=== Directive ===
Check the listing below line by line and report how many lines hold "tree", with no other words.

=== Input ===
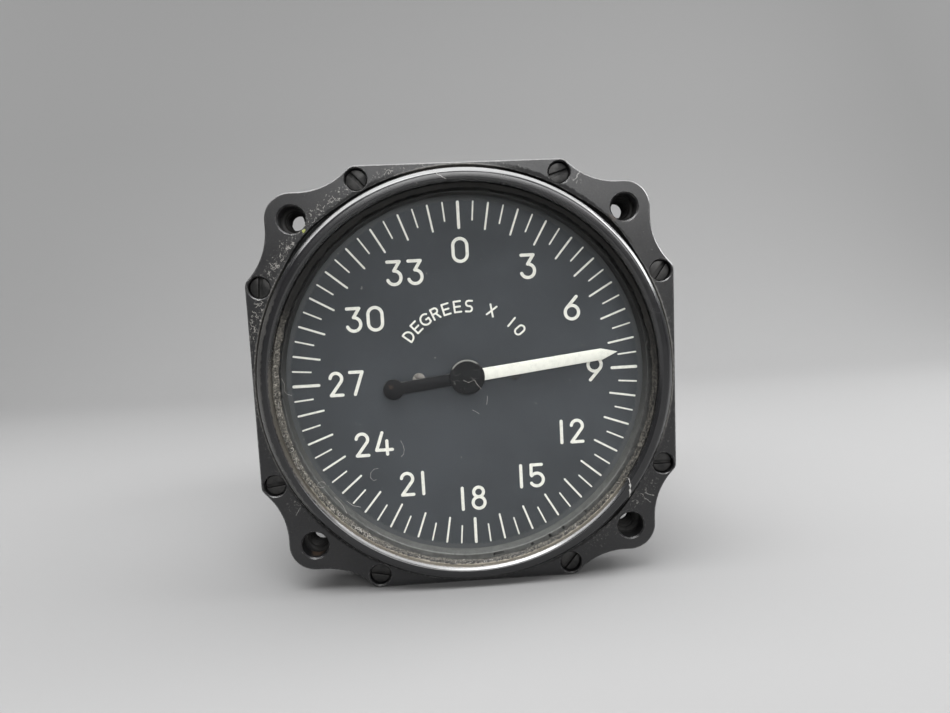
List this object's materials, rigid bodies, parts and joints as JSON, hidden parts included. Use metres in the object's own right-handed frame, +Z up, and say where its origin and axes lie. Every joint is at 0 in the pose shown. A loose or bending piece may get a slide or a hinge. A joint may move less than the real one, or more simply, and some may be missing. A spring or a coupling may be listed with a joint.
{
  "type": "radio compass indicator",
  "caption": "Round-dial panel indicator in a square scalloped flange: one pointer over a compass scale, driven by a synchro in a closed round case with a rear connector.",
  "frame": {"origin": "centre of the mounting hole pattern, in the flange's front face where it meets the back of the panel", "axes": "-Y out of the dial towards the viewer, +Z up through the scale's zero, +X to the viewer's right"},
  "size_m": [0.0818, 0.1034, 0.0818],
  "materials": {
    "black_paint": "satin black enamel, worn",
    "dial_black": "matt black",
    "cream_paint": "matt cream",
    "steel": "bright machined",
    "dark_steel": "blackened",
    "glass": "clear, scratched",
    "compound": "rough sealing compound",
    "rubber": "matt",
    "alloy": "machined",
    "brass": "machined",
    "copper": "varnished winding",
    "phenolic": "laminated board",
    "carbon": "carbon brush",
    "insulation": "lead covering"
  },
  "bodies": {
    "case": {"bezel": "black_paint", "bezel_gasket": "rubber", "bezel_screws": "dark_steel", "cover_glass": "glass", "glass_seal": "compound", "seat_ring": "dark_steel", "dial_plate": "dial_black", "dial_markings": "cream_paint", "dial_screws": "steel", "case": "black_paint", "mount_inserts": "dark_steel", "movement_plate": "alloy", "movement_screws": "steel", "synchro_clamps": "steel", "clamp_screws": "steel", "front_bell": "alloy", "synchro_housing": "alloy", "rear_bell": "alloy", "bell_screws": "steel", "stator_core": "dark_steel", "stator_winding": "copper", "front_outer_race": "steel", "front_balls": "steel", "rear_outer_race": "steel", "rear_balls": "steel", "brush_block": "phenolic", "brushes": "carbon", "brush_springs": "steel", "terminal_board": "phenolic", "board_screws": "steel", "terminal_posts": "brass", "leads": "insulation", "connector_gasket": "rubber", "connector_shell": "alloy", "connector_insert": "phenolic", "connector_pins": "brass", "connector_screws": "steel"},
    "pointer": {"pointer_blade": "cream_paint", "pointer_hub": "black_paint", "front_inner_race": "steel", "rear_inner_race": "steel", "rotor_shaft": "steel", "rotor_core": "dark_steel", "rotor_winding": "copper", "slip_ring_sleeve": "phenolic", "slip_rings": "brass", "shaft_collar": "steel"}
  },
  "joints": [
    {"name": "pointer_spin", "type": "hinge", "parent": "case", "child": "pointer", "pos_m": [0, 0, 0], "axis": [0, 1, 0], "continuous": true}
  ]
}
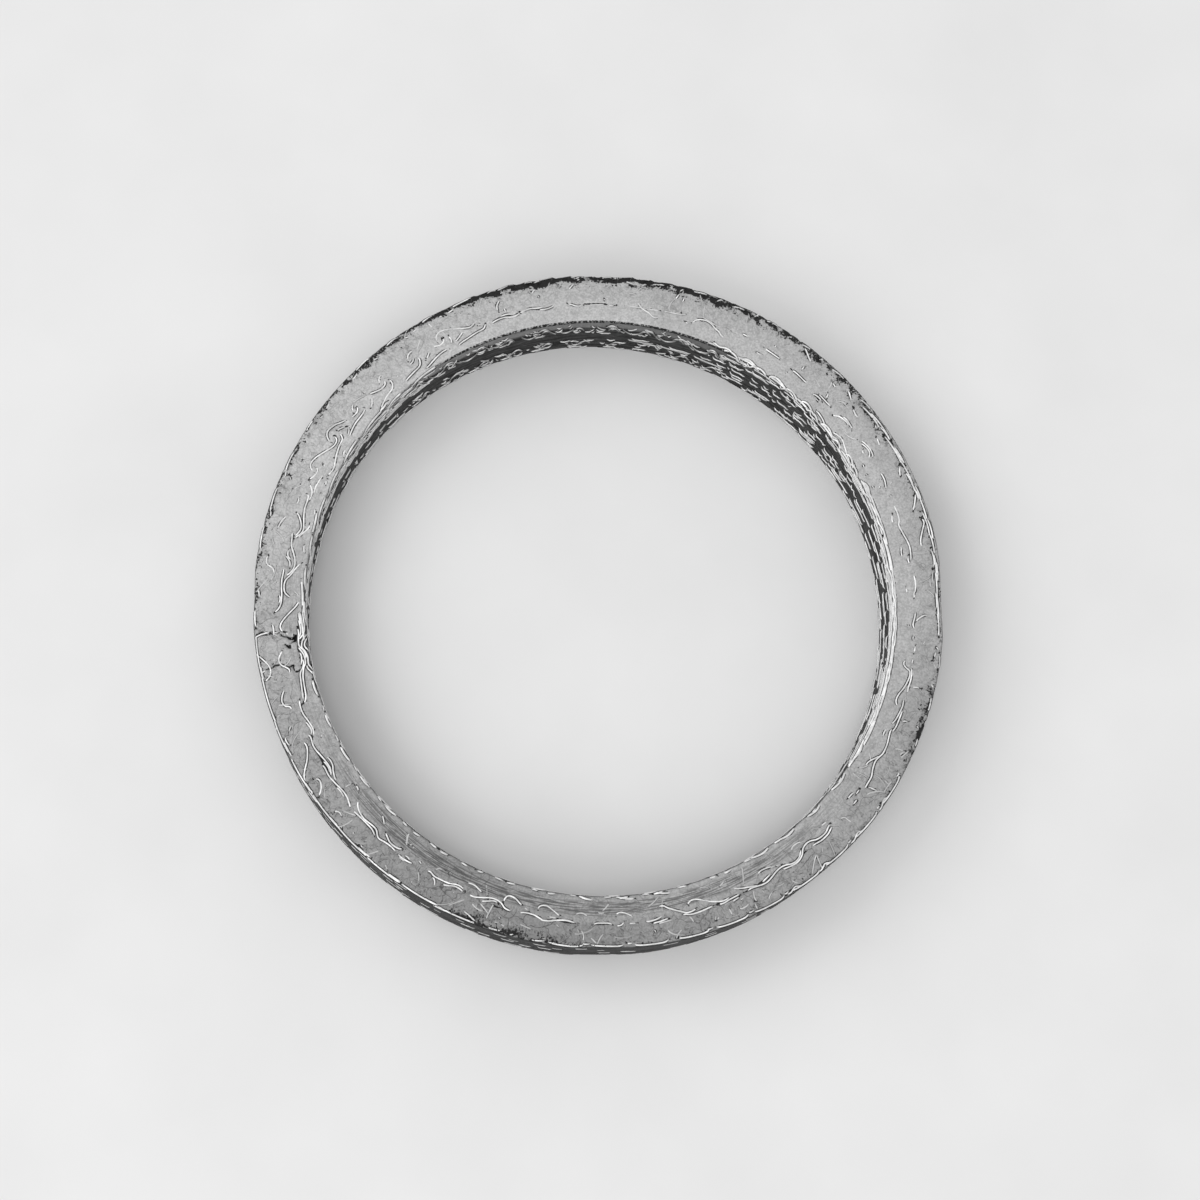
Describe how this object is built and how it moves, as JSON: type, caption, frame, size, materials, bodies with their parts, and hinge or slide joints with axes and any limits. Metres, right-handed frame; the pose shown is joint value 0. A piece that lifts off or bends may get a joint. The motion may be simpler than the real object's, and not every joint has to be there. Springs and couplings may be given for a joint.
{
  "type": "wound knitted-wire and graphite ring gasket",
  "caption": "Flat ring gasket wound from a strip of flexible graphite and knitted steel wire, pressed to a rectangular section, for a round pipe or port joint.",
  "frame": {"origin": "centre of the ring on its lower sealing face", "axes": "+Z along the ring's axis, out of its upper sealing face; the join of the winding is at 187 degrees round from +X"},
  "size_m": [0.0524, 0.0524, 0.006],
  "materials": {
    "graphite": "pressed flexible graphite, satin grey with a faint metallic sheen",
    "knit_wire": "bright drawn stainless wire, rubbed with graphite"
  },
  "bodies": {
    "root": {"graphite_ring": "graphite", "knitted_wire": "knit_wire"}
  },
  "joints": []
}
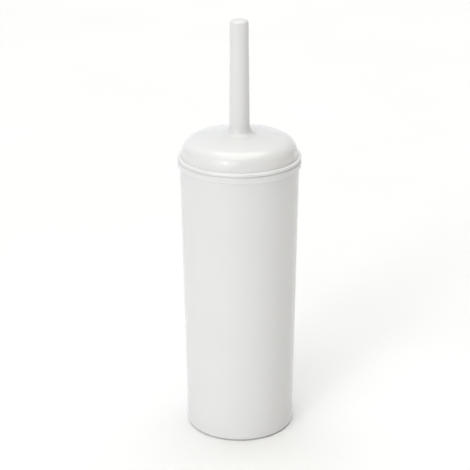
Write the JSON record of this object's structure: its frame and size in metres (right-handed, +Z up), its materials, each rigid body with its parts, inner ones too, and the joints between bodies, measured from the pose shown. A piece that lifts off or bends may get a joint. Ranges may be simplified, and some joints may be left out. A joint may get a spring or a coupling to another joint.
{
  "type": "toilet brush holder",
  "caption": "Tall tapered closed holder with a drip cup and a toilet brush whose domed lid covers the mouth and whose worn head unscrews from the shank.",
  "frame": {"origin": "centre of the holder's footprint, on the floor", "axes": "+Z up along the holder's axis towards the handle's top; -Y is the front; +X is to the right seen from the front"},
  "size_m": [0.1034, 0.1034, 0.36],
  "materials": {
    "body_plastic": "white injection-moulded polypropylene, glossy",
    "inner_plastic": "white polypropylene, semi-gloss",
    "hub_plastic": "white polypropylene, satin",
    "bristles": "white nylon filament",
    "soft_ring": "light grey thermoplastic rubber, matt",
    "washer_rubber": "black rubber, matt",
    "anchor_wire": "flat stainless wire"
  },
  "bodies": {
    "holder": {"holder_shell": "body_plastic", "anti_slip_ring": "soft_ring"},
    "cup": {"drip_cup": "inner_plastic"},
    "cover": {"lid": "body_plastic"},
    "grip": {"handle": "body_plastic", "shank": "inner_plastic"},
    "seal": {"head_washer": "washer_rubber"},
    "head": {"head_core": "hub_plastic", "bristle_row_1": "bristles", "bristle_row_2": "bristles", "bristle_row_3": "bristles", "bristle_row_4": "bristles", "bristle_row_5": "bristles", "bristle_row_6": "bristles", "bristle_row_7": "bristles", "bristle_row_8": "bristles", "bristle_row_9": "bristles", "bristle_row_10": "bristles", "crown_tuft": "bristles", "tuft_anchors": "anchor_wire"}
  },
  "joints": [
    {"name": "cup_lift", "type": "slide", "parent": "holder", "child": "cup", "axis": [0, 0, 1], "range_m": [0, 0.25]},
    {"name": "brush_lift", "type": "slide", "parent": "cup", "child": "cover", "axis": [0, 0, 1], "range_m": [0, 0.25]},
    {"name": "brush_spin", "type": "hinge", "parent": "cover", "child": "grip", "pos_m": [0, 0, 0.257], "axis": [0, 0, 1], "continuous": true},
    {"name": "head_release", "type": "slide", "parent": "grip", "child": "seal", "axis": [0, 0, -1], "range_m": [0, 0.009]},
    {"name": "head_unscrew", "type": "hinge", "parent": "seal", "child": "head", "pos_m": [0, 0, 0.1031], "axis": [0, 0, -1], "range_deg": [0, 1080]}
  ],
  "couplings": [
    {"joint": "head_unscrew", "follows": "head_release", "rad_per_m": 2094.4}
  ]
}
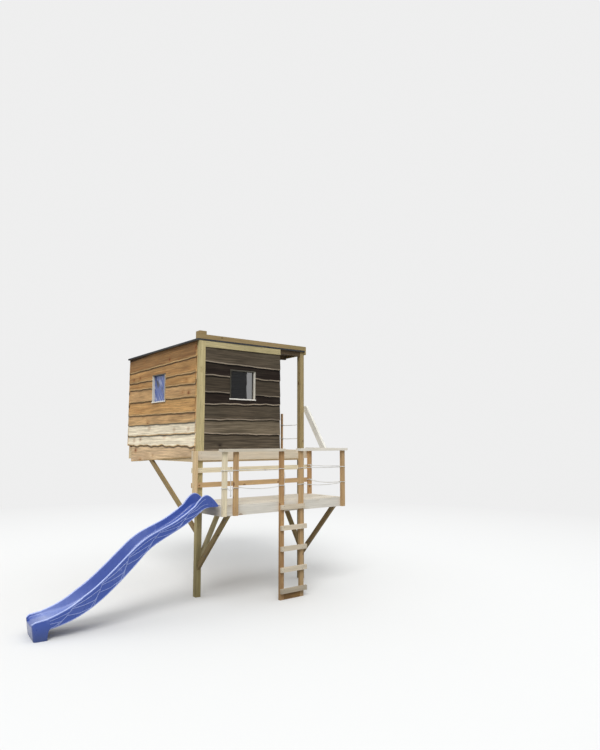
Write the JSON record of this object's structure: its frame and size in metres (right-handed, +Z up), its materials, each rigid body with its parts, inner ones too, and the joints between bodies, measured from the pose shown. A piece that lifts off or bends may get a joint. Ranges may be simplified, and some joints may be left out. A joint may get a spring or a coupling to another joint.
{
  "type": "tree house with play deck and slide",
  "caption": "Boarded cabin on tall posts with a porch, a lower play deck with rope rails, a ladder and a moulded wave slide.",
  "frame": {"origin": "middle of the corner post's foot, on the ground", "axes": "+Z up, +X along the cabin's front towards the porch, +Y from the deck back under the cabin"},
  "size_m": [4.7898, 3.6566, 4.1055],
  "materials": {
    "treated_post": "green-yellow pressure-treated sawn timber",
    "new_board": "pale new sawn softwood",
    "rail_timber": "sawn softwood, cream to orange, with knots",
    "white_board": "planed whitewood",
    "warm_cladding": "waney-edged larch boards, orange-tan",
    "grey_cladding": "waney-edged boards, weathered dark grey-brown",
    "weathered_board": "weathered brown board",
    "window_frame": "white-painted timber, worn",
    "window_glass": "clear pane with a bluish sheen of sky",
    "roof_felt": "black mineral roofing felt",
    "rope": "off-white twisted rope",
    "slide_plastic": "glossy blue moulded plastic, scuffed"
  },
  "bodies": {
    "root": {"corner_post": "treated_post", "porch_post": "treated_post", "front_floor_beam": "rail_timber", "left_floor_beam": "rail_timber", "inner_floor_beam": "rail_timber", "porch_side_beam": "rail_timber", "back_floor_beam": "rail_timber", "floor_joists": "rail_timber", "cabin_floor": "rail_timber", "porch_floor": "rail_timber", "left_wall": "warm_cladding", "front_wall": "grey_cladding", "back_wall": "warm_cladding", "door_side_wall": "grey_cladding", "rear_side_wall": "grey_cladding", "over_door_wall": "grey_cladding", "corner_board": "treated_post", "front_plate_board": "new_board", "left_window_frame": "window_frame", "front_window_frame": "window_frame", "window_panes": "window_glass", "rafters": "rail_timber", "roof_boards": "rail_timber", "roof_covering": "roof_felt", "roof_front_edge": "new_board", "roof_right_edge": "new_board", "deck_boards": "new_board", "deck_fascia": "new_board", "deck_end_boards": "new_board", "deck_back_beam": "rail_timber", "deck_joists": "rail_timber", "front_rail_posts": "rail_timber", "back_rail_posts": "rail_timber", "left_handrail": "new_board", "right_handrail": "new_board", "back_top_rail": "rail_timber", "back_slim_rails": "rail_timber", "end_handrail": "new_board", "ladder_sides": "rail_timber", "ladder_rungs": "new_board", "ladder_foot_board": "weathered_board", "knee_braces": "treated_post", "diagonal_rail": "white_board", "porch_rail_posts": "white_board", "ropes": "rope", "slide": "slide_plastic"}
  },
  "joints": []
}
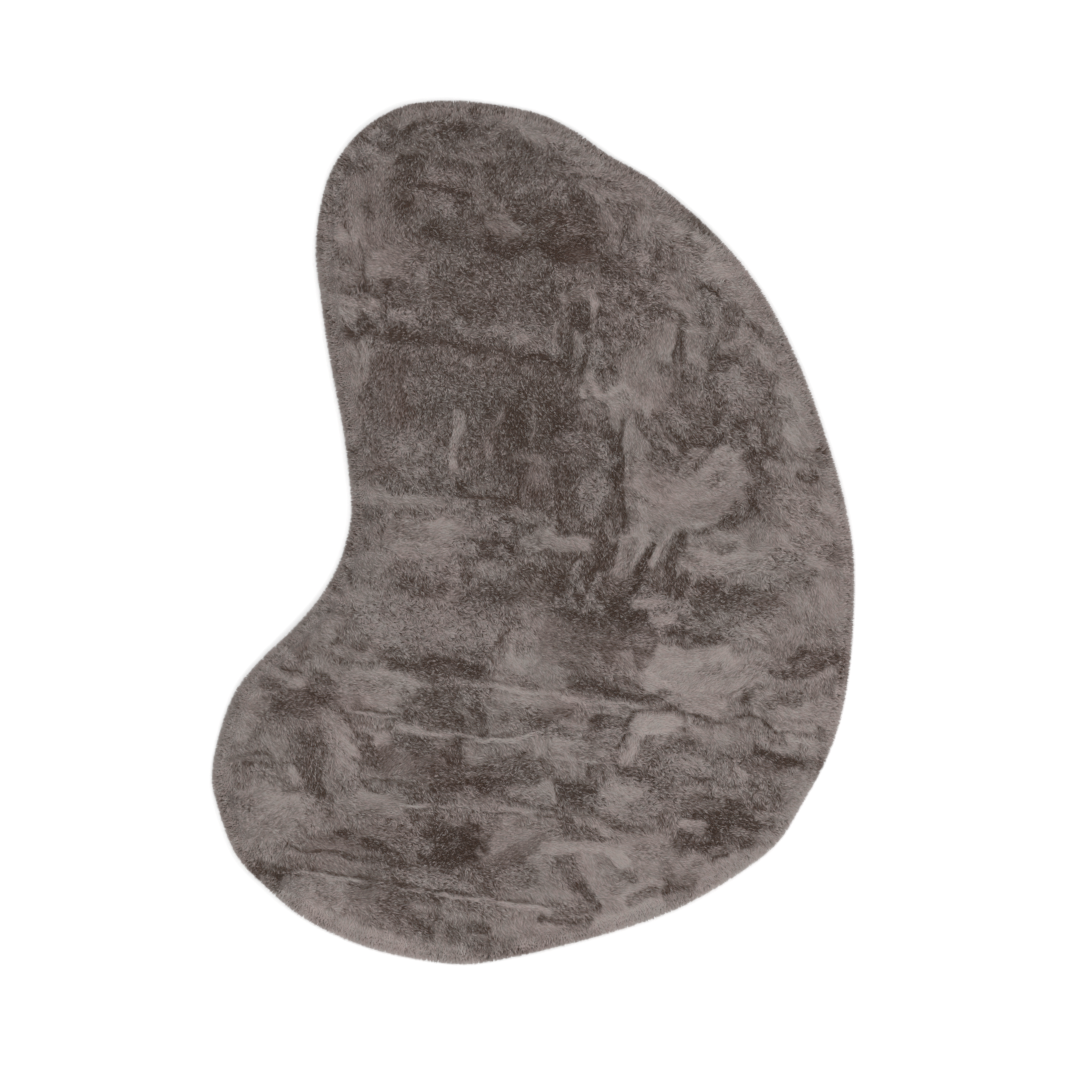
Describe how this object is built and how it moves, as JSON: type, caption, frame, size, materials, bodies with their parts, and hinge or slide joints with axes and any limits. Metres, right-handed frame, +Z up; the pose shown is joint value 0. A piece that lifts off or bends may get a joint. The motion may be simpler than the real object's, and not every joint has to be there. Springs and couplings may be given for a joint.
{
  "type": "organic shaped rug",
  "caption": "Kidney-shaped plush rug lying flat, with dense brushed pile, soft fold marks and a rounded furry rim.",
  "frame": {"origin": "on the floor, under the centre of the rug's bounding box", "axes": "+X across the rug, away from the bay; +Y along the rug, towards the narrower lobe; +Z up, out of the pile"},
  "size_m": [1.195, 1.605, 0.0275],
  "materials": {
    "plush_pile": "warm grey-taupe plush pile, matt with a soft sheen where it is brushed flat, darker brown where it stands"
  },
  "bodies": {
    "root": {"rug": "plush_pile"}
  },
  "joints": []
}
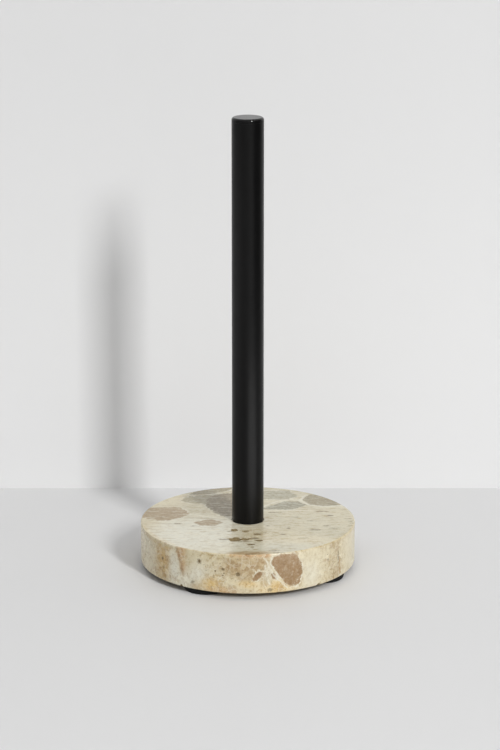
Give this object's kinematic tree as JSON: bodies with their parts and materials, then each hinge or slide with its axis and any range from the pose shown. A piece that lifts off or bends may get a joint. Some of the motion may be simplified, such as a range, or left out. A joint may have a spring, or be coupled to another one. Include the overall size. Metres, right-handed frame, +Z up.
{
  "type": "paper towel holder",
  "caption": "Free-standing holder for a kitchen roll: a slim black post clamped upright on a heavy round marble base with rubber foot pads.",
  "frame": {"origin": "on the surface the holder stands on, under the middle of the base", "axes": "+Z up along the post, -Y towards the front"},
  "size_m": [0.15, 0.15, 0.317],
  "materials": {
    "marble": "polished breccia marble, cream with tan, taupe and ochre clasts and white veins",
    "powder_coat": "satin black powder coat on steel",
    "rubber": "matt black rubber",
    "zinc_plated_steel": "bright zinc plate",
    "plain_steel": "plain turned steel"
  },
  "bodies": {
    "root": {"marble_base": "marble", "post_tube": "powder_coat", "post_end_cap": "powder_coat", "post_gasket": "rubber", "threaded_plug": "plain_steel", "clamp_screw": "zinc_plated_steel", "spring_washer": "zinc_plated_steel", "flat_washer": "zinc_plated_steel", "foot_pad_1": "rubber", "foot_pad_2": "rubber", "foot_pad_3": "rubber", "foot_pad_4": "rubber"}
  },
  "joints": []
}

=== Task output ===
2